The second concern of the paper is much more complex, having to do with gender disparities in the science and engineering pipeline that leads from college majors, to Ph.D. recipients, to tenured positions in academia. The gender gap tends to get more pronounced the further down the pipeline you look. Most notable is the scarcity of women in tenured positions in top-25 research universities.
The gender gap downstream is a very complicated problem, or set of problems, and frankly I do not think that children's math scores are the best place to begin thinking about them. Leaving aside my own instincts, however, it has certainly been suggested in the past that gender differences in math ability at the high end may go some way towards explaining the "tenure gap." The idea is that the means for males and females could be exactly the same, and yet if the variability were higher for males, then males would predominate at the high end of the achievement distribution (as well as at the low end, presumably!). Exactly how this disparity in achievement at the high end is supposed to contribute to the tenure gap is never spelled out, but it is at least an empirical question whether children's scores do or do not exhibit a gender discrepancy in variability (in either direction).
Hyde et al. examined the high end of the score distribution for their data set. They did indeed find greater variability in male students' scores (see graphic further below). This augurs for overrepresentation of males at high percentiles.
Actual gender ratios at high percentiles were not published for the full data set, though the researchers noted that male 11th-grade students in Minnesota did tend to be overrepresented at the 99th percentile and above. (Minnesota 11th-grade was the only state/grade combination for which actual gender ratios were quoted above the 99th percentile, although no reason was given to suspect that Minnesota grade 11 was atypical; the greater variability in male students' scores was significant across the full range of states and grades analyzed, as shown in the graphic further below).

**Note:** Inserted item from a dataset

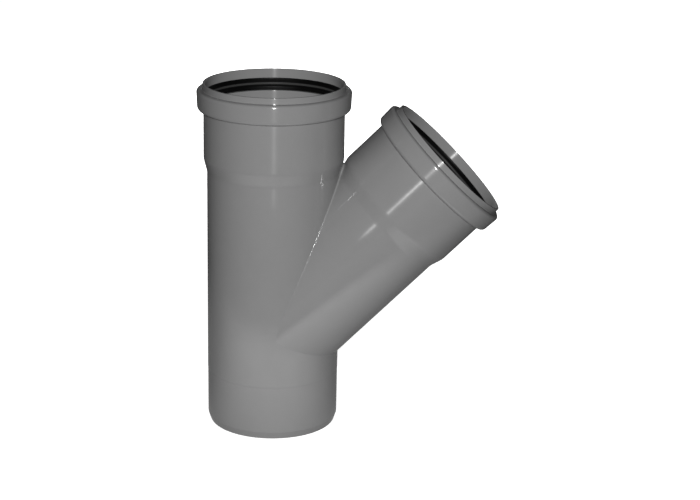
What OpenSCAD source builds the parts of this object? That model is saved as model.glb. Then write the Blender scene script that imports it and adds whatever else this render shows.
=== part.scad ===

I don't really understand the data on page 494 as they relate to the variance ratios quoted for Asian/Pacific Islanders in Table S2, but for the white students at least, I would call the tail effect substantial. In Minnesota at 11th grade, there was a 2-to-1 ratio of males to females at the 99th percentile and above. The authors note (p. 495) that,
If a particular specialty required mathematical skills at the 99th percentile, and the gender ratio is 2.0, we would expect 67% men in the occupation and 33% women. Yet today, for example, Ph.D. programs in engineering average only about 15% women.
In the conclusion of the paper, this observation is rendered as follows (p. 495):
There is evidence of slightly greater male variability in scores, although the causes remain unexplained. Gender differences in math performance, even among high scorers, are insufficient to explain lopsided gender patterns in participation in some STEM fields.
(One person's "substantial" is another person's "slight.") I think anybody would agree with the authors that a 2-to-1 ratio at the 99th percentile is insufficient to explain the lopsided gender patterns we observe today. 67-33 is simply not the same as 85-15. But the authors are clearly doing their rhetorical best to portray this glass as half-full; 67-33 is not the same as 50-50 either.
The primary result of the paper - the lack of a gender gap in math achievement - looks ironclad. The secondary finding, that of greater variability among males, is also obviously incontrovertible - whatever we may think about its relevance to the pipeline problem. The variability effect is probably not new, but this paper, based as it is on the scores of millions of students ranging in age from 7 through 18, provides a convenient point of reference and a handy estimate (variability ratio male:female = 1.16).
(Click to enlarge. I created this histogram in Excel by hand-keying the data in Table S1 in the Supplemental Online Material. Two outliers have been dropped to keep the scale compact, specifically 1.76 and 2.39. The green shading indicates ratios less than unity. N=64 observations are shown.)
Hyde et al. also looked at performance on difficult questions as another lens on the problem. They found (p. 495) that
At grade 12, effect sizes for [hard] items ranged between 0 and 0.15 (average d= 0.07). At grade 8, effect sizes for these items ranged between 0 and 0.08 (average d= 0.05). Thus, even for difficult items requiring substantial depth of knowledge, gender differences were still quite small.
This shows that gender differences were small in the mean even for hard problems - a significant finding. But now the tail question arises once more: What about gender disparities at the high end of performance on the "subtest" of hard questions? Is the variability ratio for the hard subtest similar to the 1.16 quoted elsewhere in the paper? What male:female ratio do we find among those achieving perfect scores on the difficult subtest? I think this is an important question - possibly much more important than the overall variance ratio given in the paper - because, having looked at many standardized tests during my time at Grow, I have long known that many of the questions on accountability exams are "gimmes" that are not exactly selecting our future star researchers. Less anecdotally, Ginsburg et al. (p. xiii) reported in 2005 that (emphasis added)
The questions on Singapore’s high-stakes grade 6 Primary School Leaving Examination (PSLE) are more challenging than the released items on the U.S. grade 8 National Assessment of Education Progress (NAEP) and the items on the grade 8 state assessments. ... Singapore’s most challenging questions are designed to help Singapore identify the best students. These are more difficult than the most challenging questions on the state grade 8 assessments as well as on NAEP.
For this reason I was surprised by the tone of surprise in the paper's final sentence (p. 495):
An unexpected finding was that state assessments designed to meet NCLB requirements fail to test complex problem-solving of the kind needed for success in STEM careers, a lacuna that should be fixed.
The net result of all this discussion might be that PISA or TIMSS could be a better way to investigate the STEM pipeline than U.S. exams (whether state or NAEP).
The facts reported by Hyde et al. are facts, of course, but even so, all of this research seems backwards to me. Instead of sifting through the tea leaves of seven-year-olds' math scores, shouldn't we be looking directly at the traits of successful scientists? Though we'd probably find fairly high math ability in this group, I think we might find even greater deviations in certain relevant dimensions of personality. Think for example about the way curiosity factors into a scientific career. Or creativity. Then there's ambition...the ability to concentrate for extended periods of time...relative freedom from family responsibility during the 20's and 30's...and a level of perseverance and attention to detail bordering on the obsessive-compulsive. Or who knows - maybe scientists would turn out to be just like the rest of us.